Albion legend Robertson was just 15 when he first met Hope.

But the duo immediately clicked with Robertson going on to describe his fellow Scot as ‘his hero and best pal’.

“He was just the most remarkable man and I’ll always be grateful for the way he looked after me,” Robertson said. “From when I started training with Albion’s first team when I was 15, to when I’d retired and was managing Worcester,” he’s the person I always went to for help.

“We had a great bunch of Scottish lads when I was coming though.

“But Jeff Astle used to always take the mickey out of me for my accent.

“He’d say ‘Hopey translate what this kid is saying, I can’t understand him’.
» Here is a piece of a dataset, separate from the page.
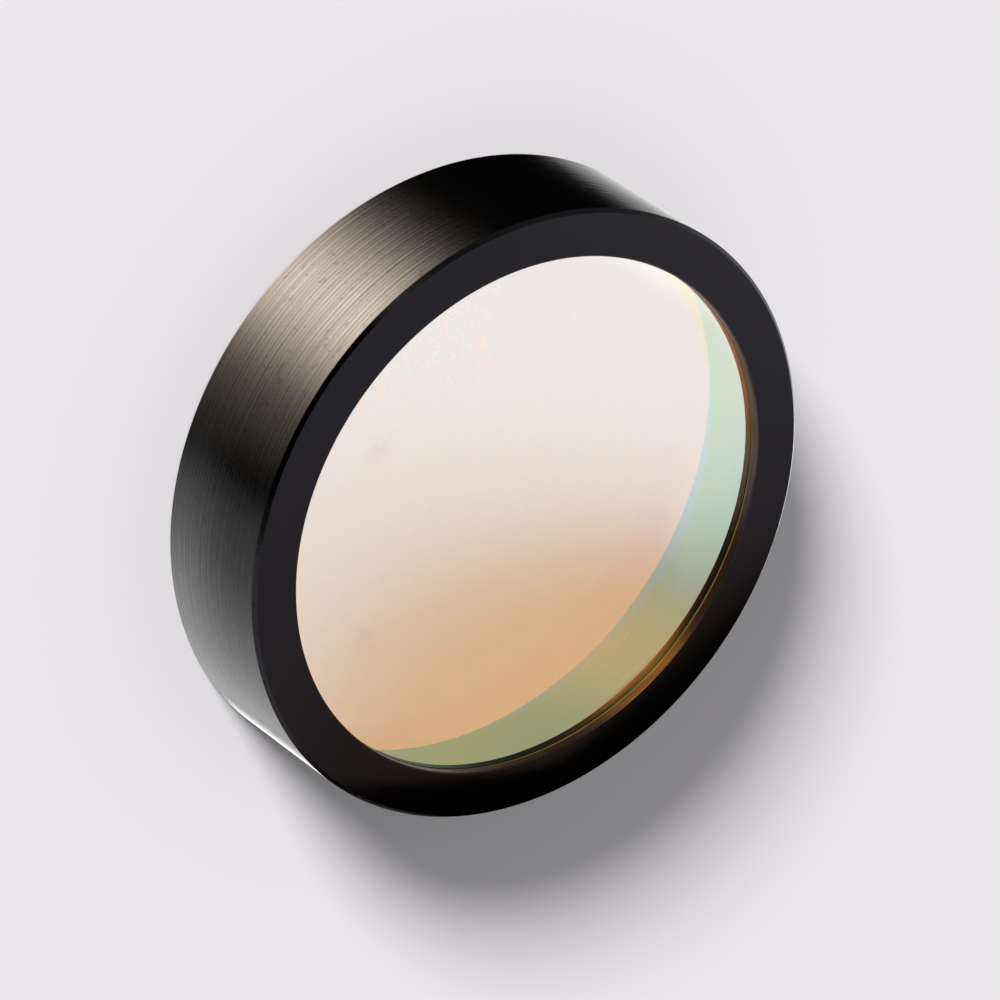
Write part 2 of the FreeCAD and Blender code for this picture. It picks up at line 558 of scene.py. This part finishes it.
def make_plate(adhesive):
    """The glass: two polished faces, with ground bevels and edge that the adhesive has blackened."""
    materials = [
        make_coating("front_coating", marks=SMEARS, **FRONT_COATING),
        make_coating("rear_coating", **REAR_COATING),
        adhesive,
    ]
    front, rear, ground = range(len(materials))
    middle = GLASS_FLAT_RADIUS / 2
    rear_edge = (GLASS_RADIUS, GLASS_BACK + GLASS_BEVEL)
    front_edge = (GLASS_RADIUS, GLASS_FRONT - GLASS_BEVEL)
    bands = [
        (rear, [(0, GLASS_BACK), (middle, GLASS_BACK), (GLASS_FLAT_RADIUS, GLASS_BACK)]),
        (ground, [(GLASS_FLAT_RADIUS, GLASS_BACK), rear_edge]),
        (ground, [rear_edge, front_edge]),
        (ground, [front_edge, (GLASS_FLAT_RADIUS, GLASS_FRONT)]),
        (front, [(GLASS_FLAT_RADIUS, GLASS_FRONT), (middle, GLASS_FRONT), (0, GLASS_FRONT)]),
    ]
    piece = lathe("coated_plate", bands, materials)
    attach(piece, "root")
    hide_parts("filter_glass")


# Adhesive

ADHESIVE_BLACK = (0.004, 0.004, 0.004)
# A painted highlight: the amber colour of the film's edge stands in for a bright contact line
ADHESIVE_EDGE_PAINTED_GLINT = (0.14, 0.095, 0.035)
SWELL_HEIGHT = 0.01


def make_adhesive(name, shade):
    """Cured adhesive, smooth and slightly uneven."""
    material, tree, output = new_material(name)
    inputs = {
        "Base Color": colour(*shade),
        "Roughness": 0.3,
        "IOR": 1.5,
        "Normal": bumps(tree, SWELL_HEIGHT, cut_noise(tree, *ADHESIVE_SWELL)),
    }
    shader = node(tree, "ShaderNodeBsdfPrincipled", inputs)
    tree.links.new(shader.outputs[0], output.inputs["Surface"])
    return material


def make_bond(adhesive):
    """The adhesive: film under the lip, sleeve round the plate, and the bead behind it.

    The film's edge is painted amber, a painted highlight along the bright contact line.
    """
    materials = [adhesive, make_adhesive("adhesive_edge_painted_glint", ADHESIVE_EDGE_PAINTED_GLINT)]
    black, lit = range(len(materials))
    outline = [
        (FILM_RADIUS, SEAT),
        (FILM_RADIUS, GLASS_FRONT),
        (GLASS_FLAT_RADIUS, GLASS_FRONT),
        (GLASS_RADIUS, GLASS_FRONT - GLASS_BEVEL),
        (GLASS_RADIUS, GLASS_BACK + GLASS_BEVEL),
        (GLASS_FLAT_RADIUS, GLASS_BACK),
        (BEAD_RADIUS, GLASS_BACK),
        (BORE_RADIUS, BEAD_FOOT),
        (BORE_RADIUS, SEAT),
        (FILM_RADIUS, SEAT),
    ]
    bands = [(black, list(pair)) for pair in zip(outline, outline[1:])]
    bands[0] = (lit, outline[:2])
    piece = lathe("adhesive_ring", bands, materials)
    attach(piece, "root")
    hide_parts("edge_bond")


# Studio: floor and cards

FLOOR_COLOUR = (0.84, 0.815, 0.845)
WHITE_BEHIND = (0.84, 0.82, 0.84)
FLOOR_HALF = 2000


def make_flat(name, corners, material):
    """A flat thing on the stage. Its corners are places in millimetres."""
    mesh = bpy.data.meshes.new(name)
    vertices = [tuple(MM * value for value in corner) for corner in corners]
    mesh.from_pydata(vertices, [], [tuple(range(len(corners)))])
    mesh.materials.append(material)
    material.cycles.emission_sampling = "NONE"
    flat = bpy.data.objects.new(name, mesh)
    bpy.context.scene.collection.objects.link(flat)
    return flat


def square(half, height):
    """The corners of a level square about the axis."""
    return [(-half, -half, height), (half, -half, height), (half, half, height), (-half, half, height)]


def make_floor():
    """A plain pale floor that keeps the shadow. Seen through the glass it is plain white."""
    material, tree, output = new_material("pale_floor")
    diffuse = node(tree, "ShaderNodeBsdfDiffuse", {"Color": colour(*FLOOR_COLOUR)})
    white = node(tree, "ShaderNodeEmission", {"Color": colour(*WHITE_BEHIND)})
    mixed = by_ray(tree, "Is Transmission Ray", diffuse, white)
    tree.links.new(mixed.outputs[0], output.inputs["Surface"])
    floor = make_flat("floor", square(FLOOR_HALF, 0), material)
    floor.visible_glossy = False


def gloss_card(name, corners, material):
    """A flat card that only gloss and glass see."""
    card = make_flat(name, corners, material)
    card.visible_camera = False
    card.visible_diffuse = False
    card.visible_shadow = False


CARD_DEPTH = -12.5
# The card's outline, as x and height. Its lower left is cut off, so that the rim gets light there.
CARD_OUTLINE = ((-60, 5.35), (2, 5.35), (12, 0), (140, 0), (140, 200), (-60, 200))
# The card's colour by its distance from the part in millimetres: warm and dim near it, a painted shadow
# of the part with a painted pool of the light that the filter passes, and pale far off
CARD_COLOURS = (
    (10, (0.5, 0.375, 0.29)),
    (13, (0.596, 0.396, 0.27)),
    (17, (0.55, 0.396, 0.33)),
    (20, (0.588, 0.451, 0.455)),
    (24, (0.707, 0.593, 0.663)),
    (28, (0.778, 0.69, 0.805)),
    (34, (0.845, 0.775, 0.925)),
    (44, (0.888, 0.82, 1.0)),
)
# Tuples of two or four numbers are what ramp takes: start, end, low and high.
# The colours are nearest at one x, bend up beside it, and are farther off right of a slanted edge.
COLOURS_X = 9.0
COLOURS_BEND = 0.04
SLANT = 0.75
RIGHT_OF_SLANT = (1.5, 3.5, 0.0, 2.7)
# The dark foot, a painted contact shadow of the part, ends along a curve, lowest at one x. It is half
# lit on its far left, and the far right of the card is brighter.
FOOT_X = 2.3
FOOT_CURVE = 0.53
FOOT_EDGE = (6.6, 7.25, 0.0, 1.0)
FOOT_LEFT = (-15.0, -9.0, 0.5, 0.0)
FAR_RIGHT = (28.8, 31.5, 1.0, 1.25)


def make_table_card():
    """What the front of the ring mirrors: a table with a painted shadow of the part, dark at the part's
    foot and bright far off.
    """
    material, tree, output = new_material("table_card")
    place = surface_place(tree)
    across = calc(tree, "SUBTRACT", place.x, COLOURS_X)
    bend = times(tree, across, across, COLOURS_BEND)
    slanted = calc(tree, "SUBTRACT", place.x, times(tree, place.height, SLANT))
    away = plus(tree, place.height, bend, ramp(tree, slanted, *RIGHT_OF_SLANT))
    table = through_stops(tree, away, CARD_COLOURS[0][0], CARD_COLOURS[-1][0], CARD_COLOURS)
    # Painted shadow: the part's contact shadow along the card's foot
    beside = times(tree, calc(tree, "SUBTRACT", place.x, FOOT_X), FOOT_CURVE)
    foot = calc(tree, "SQRT", plus(tree, times(tree, beside, beside), 1.0))
    lit = ramp(tree, calc(tree, "SUBTRACT", place.height, foot), *FOOT_EDGE)
    lit = calc(tree, "MAXIMUM", lit, ramp(tree, place.x, *FOOT_LEFT))
    strength = times(tree, lit, ramp(tree, place.x, *FAR_RIGHT))
    emission = node(tree, "ShaderNodeEmission", {"Color": table, "Strength": strength})
    tree.links.new(emission.outputs[0], output.inputs["Surface"])
    corners = [(x, CARD_DEPTH, height) for x, height in CARD_OUTLINE]
    gloss_card("table_card", corners, material)


GLOW_CARD_HALF = 20
GLOW_CARD_HEIGHT = -0.02
# In the bore the glow starts at one azimuth, fades past another, and is weaker towards the axis
BORE_GLOW_STARTS = (-36.0, -20.0)
BORE_GLOW_FADES = (-10.0, 25.0, 4.6, 1.6)
BORE_GLOW_ENDS = (11.9, 12.1, 1.0, 0.0)
BORE_GLOW_WEAKENS = (9.3, 10.2, 0.35, 1.0)
# At the rim's foot it is on the left, as a bell of some centre and width about the -X direction
FOOT_GLOW_BELL = (4.0, 19.0)
FOOT_GLOW_FADES = (12.5, 15.8, 0.72, 0.0)
FOOT_GLOW_STARTS = (12.1, 12.4)


def make_glow_card():
    """Light from just under the floor: in the bore on the right, and at the rim's foot on the left."""
    material, tree, output = new_material("glow_card")
    place = surface_place(tree)
    radius = from_axis(tree, place)
    azimuth = azimuth_of(tree, place.x, place.y)
    in_bore = times(
        tree,
        ramp(tree, azimuth, *BORE_GLOW_STARTS),
        ramp(tree, azimuth, *BORE_GLOW_FADES),
        ramp(tree, radius, *BORE_GLOW_ENDS),
        ramp(tree, radius, *BORE_GLOW_WEAKENS),
    )
    from_left = azimuth_of(tree, times(tree, place.x, -1.0), times(tree, place.y, -1.0))
    at_foot = times(
        tree,
        bell(tree, from_left, *FOOT_GLOW_BELL),
        ramp(tree, radius, *FOOT_GLOW_FADES),
        ramp(tree, radius, *FOOT_GLOW_STARTS),
    )
    glow = node(tree, "ShaderNodeEmission", {"Strength": plus(tree, in_bore, at_foot)})
    clear = node(tree, "ShaderNodeBsdfTransparent")
    seen = node(tree, "ShaderNodeAddShader", {0: glow.outputs[0], 1: clear.outputs[0]})
    tree.links.new(seen.outputs[0], output.inputs["Surface"])
    gloss_card("glow_card", square(GLOW_CARD_HALF, GLOW_CARD_HEIGHT), material)


# Studio: world, lamp and camera

SKY_SHARE = 0.3
LAMP_SHARE = 0.7
LAMP_AZIMUTH = 122
LAMP_ELEVATION = 24
LAMP_ANGLE = 16

SOFTBOX_COLOUR = (14.4, 12.2, 10.1)
SOFTBOX_AZIMUTH = 114
SOFTBOX_WIDTH = 24.5
SOFTBOX_HEIGHT = -0.6
SOFTBOX_SPREAD = 0.2
SOFTBOX_STARTS = (46.0, 82.0)
GLOW_SHARE = 0.035
GLOW_AZIMUTH = 160
GLOW_WIDTH = 14
# How bright the pale table is, by azimuth in degrees, for gloss that looks down and away
TABLE_LEVELS = (
    (-178, 0.0),
    (-160, 0.38),
    (-146, 0.45),
    (-116, 0.83),
    (-96, 0.98),
    (-76, 0.98),
    (-67, 0.5),
    (-57, 2.2),
    (-42, 1.9),
    (-28, 1.15),
    (-15, 0.62),
    (-7, 0.42),
    (-2, 0.0),
)
# The same for gloss that looks up: a pale room, dark behind the camera and on its left
ROOM_LEVELS = (
    (-172, 0.05),
    (-150, 0.45),
    (-76, 0.45),
    (-52, 0.75),
    (-16, 0.7),
    (8, 0.5),
    (28, 0.15),
    (88, 0.1),
    (103, 0.5),
    (114, 0.0),
)
# The table gives way to the room where gloss looks less far down than this
TABLE_ENDS = (-0.5, -0.4, 1.0, 0.0)


def make_world():
    """Plain soft light, and for gloss a studio: a warm softbox, the pale table and a dark room."""
    world = bpy.data.worlds.new("studio")
    bpy.context.scene.world = world
    world.use_nodes = True
    world.cycles.sampling_method = "NONE"
    tree = world.node_tree
    tree.nodes.clear()
    towards = node(tree, "ShaderNodeTexCoord").outputs["Generated"]
    x, y, z = node(tree, "ShaderNodeSeparateXYZ", {0: towards}).outputs
    azimuth = azimuth_of(tree, x, y)
    centre = bell(tree, azimuth, SOFTBOX_AZIMUTH, SOFTBOX_WIDTH)
    glow = times(tree, bell(tree, azimuth, GLOW_AZIMUTH, GLOW_WIDTH), GLOW_SHARE)
    height = bell(tree, z, SOFTBOX_HEIGHT, SOFTBOX_SPREAD)
    softbox = times(tree, plus(tree, centre, glow), height, ramp(tree, azimuth, *SOFTBOX_STARTS))
    table = by_azimuth(tree, azimuth, TABLE_LEVELS)
    room = by_azimuth(tree, azimuth, ROOM_LEVELS)
    studio = blend(tree, ramp(tree, z, *TABLE_ENDS), room, table, "FLOAT")
    inputs = {0: scaled(tree, SOFTBOX_COLOUR, softbox), 1: studio}
    glossy = node(tree, "ShaderNodeVectorMath", inputs, operation="ADD").outputs[0]
    path = node(tree, "ShaderNodeLightPath")
    plain = colour(SKY_SHARE, SKY_SHARE, SKY_SHARE)
    light = blend(tree, path.outputs["Is Glossy Ray"], plain, glossy)
    light = blend(tree, path.outputs["Is Camera Ray"], light, colour(*FLOOR_COLOUR))
    background = node(tree, "ShaderNodeBackground", {"Color": light})
    output = node(tree, "ShaderNodeOutputWorld")
    tree.links.new(background.outputs[0], output.inputs["Surface"])


def make_key_lamp():
    """A soft lamp from the upper left, for the shadow on the floor."""
    lamp = bpy.data.lights.new("key", "SUN")
    lamp.angle = math.radians(LAMP_ANGLE)
    lamp.energy = LAMP_SHARE * math.pi / math.sin(math.radians(LAMP_ELEVATION))
    key = bpy.data.objects.new("key", lamp)
    bpy.context.scene.collection.objects.link(key)
    towards = direction(LAMP_AZIMUTH, LAMP_ELEVATION)
    key.rotation_euler = towards.to_track_quat("Z", "Y").to_euler()
    key.visible_glossy = False


def make_camera():
    lens = bpy.data.cameras.new("camera")
    lens.lens = CAMERA_LENS
    lens.clip_start = MM * CAMERA_NEAR
    camera = bpy.data.objects.new("camera", lens)
    bpy.context.scene.collection.objects.link(camera)
    eye = Vector(CAMERA_PIVOT) + CAMERA_DISTANCE * direction(CAMERA_AZIMUTH, CAMERA_ELEVATION)
    back = (eye - Vector(CAMERA_AIM)).normalized()
    right = Vector((0, 1, 0)).cross(back).normalized()
    turn = Matrix((right, back.cross(right), back)).transposed()
    camera.matrix_world = Matrix.Translation(MM * eye) @ turn.to_4x4()
    bpy.context.scene.camera = camera


bpy.context.scene.view_settings.view_transform = "Standard"
black_adhesive = make_adhesive("black_adhesive", ADHESIVE_BLACK)
make_ring()
make_plate(black_adhesive)
make_bond(black_adhesive)
make_floor()
make_table_card()
make_glow_card()
make_world()
make_key_lamp()
make_camera()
“And we just hit off from there.

“He made me feel so welcome when I made that step up to the first team. And he was determined to do everything he could to make me a better player.

“I remember in only my second game, he took me to one side and told me I was taking too many touches.

“He wanted me to control it and then play it forward quickly.

“The way he did, though, was top class. He didn’t have a go. He just explained exactly what I needed to do.

“And I did it for the rest of my career.

“That’s how it started and we just stayed mates all the way through.

“I’d always look to give him the ball because he was incredible.

“He could pick any one out anywhere. His passing really was brilliant.

“He wasn’t one of them that would go around kicking people.

“But we’d win it and give it to him. He really was a mentor for me and I couldn’t believe it when Don Howe decided to let him go.

“But we stayed friends. We would play golf together. Every Thursday we would go to the pub.

“He was the type of person that never had a bad word to say about anyone. He really was lovely.”